Sonny shook himself out of his trance. They could still hear the crack of gunfire from some lone-wolf sniper as their jeep stalled for a second on the cobblestones.
Down the Mouffetard they went, a market street without any markets. The Mouffetard had become a winding road of empty stalls. The Krauts had grabbed every crop within a hundred miles of Paris so that the officers of the high command could have their vegetables and beef at the Crillon and the Lutetia, at Maxim’s and Le Tour d’Argent—Sonny had been to none of these places.
The vendors stood beside their empty stalls and saluted Sonny and the corporal. Some of them and their wives and children waved miniature American flags. Sonny didn’t feel much like a liberator. He’d come to arrest and interrogate collabos, like the baron de Boeldieu, who’d profited from the war and had committed treason while headquartered at Le Sphinx….
Finally they reached the boulevard Edgar-Quinet and found a slot in front of the brothel, which looked like a fortress with its barred windows and nondescript façade. There was a medallion of a sphinx dressed like a pharaoh on the front wall. Otherwise, Sonny might have fled right past it. He knocked on the front door. No one answered. Sonny knocked again, louder this time.
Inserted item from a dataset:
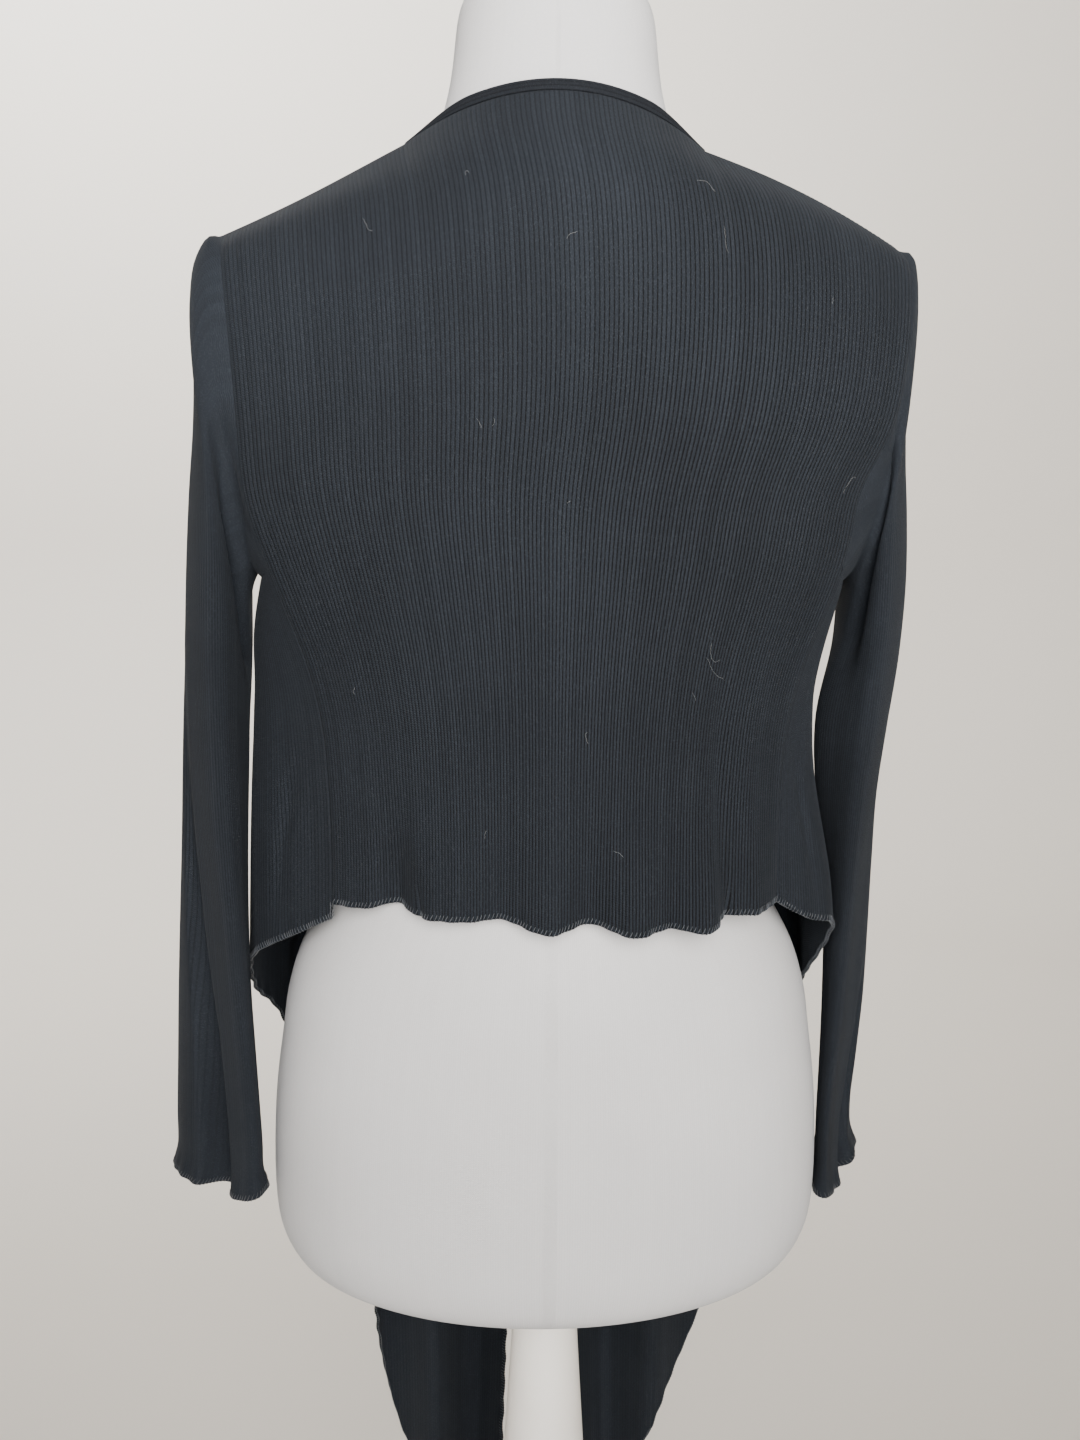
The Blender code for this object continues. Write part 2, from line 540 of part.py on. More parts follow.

“Open up. We’re on a military mission.”
The door opened with a terrific screech. A dwarf stood near the entrance with a truculence that Sonny had never encountered. He wore a red uniform with bandoliers and a cartridge belt, and had a Luger under that belt. “Madame Marlun isn’t here,” the dwarf snarled, half in English, half in French. He had a beautiful mouth, despite the venom that he spat.
“I’m Pierre,” he said. “Le Sph
inx is not open for business, not in such disastrous times. You can see for yourselves, every girl is gone. And Madame is indisposed. I doubt she’ll ever be back.”
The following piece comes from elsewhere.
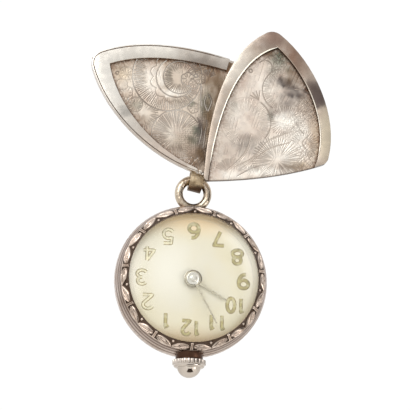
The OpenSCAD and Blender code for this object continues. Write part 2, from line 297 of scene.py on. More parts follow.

The bar and the sofas in the salon had been covered with drop cloths. There were frescos on the wall of pharaohs wearing black masks. That was the only mark of opulence at Le Sphinx. Sonny had to step on shards of glass strewn everywhere, like a macabre minefield.
“I’m here to see the baron,” he said.
The dwarf smiled. “Is he expecting you?”
“That doesn’t really matter. I have official documents.”
“But it might matter to him,” the dwarf said. “Come with me—both of you.”
They followed the dwarf behind a red curtain, went through a curious maze lit with a pink light—Sonny couldn’t have retraced his steps. This truculent dwarf had led him into a labyrinth. They entered a darkened room. The dwarf himself screwed a bulb into a socket, and Sonny found himself in the company of another militia, like Papa’s Irregulars. But these Irregulars were all poules.
The dwarf had lied to him. Le Sphinx’s girls hadn’t disappeared from the premises. They stood around a golden chair, carrying every sort of armament. One of them kneeled in front of a bazooka that could have knocked Sonny and the corporal through the Sphinx’s front wall.
The baron de Boeldieu sat on his golden chair with his legs crossed. This wasn’t his office; it was his throne room. He was much younger than Sonny had imagined—in his mid-thirties perhaps. He had a singularly handsome face, with an aquiline nose, high cheeks, and purplish eyes in the dim light of the dwarf’s bulb. He was wearing a silk shirt, a foulard, and a velvet suit, like some maquereau, or master pimp.
Sonny introduced himself, “Sergeant Salinger, CIC…. Boeldieu, Papa sends his regards.”
“But that’s not why you’re here,” the baron said in a silken voice; his English didn’t have the slightest hint of a foreign accent. “And who’s this boy?”